[Short problem] Restate, word for word, all of the material shown below.

[Data section]
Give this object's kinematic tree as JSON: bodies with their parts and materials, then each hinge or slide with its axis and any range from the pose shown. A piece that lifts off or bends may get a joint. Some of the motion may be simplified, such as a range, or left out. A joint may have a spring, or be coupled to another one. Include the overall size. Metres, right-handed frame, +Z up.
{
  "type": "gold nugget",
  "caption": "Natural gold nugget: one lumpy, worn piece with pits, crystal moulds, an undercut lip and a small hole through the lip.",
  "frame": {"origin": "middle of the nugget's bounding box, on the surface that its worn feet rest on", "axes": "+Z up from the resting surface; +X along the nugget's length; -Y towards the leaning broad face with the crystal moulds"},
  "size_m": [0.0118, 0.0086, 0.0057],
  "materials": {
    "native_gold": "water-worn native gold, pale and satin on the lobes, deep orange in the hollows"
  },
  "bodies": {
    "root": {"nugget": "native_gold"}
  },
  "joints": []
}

[Exercise solution]
Give this object's kinematic tree as JSON: bodies with their parts and materials, then each hinge or slide with its axis and any range from the pose shown. A piece that lifts off or bends may get a joint. Some of the motion may be simplified, such as a range, or left out. A joint may have a spring, or be coupled to another one. Include the overall size. Metres, right-handed frame, +Z up.
{
  "type": "gold nugget",
  "caption": "Natural gold nugget: one lumpy, worn piece with pits, crystal moulds, an undercut lip and a small hole through the lip.",
  "frame": {"origin": "middle of the nugget's bounding box, on the surface that its worn feet rest on", "axes": "+Z up from the resting surface; +X along the nugget's length; -Y towards the leaning broad face with the crystal moulds"},
  "size_m": [0.0118, 0.0086, 0.0057],
  "materials": {
    "native_gold": "water-worn native gold, pale and satin on the lobes, deep orange in the hollows"
  },
  "bodies": {
    "root": {"nugget": "native_gold"}
  },
  "joints": []
}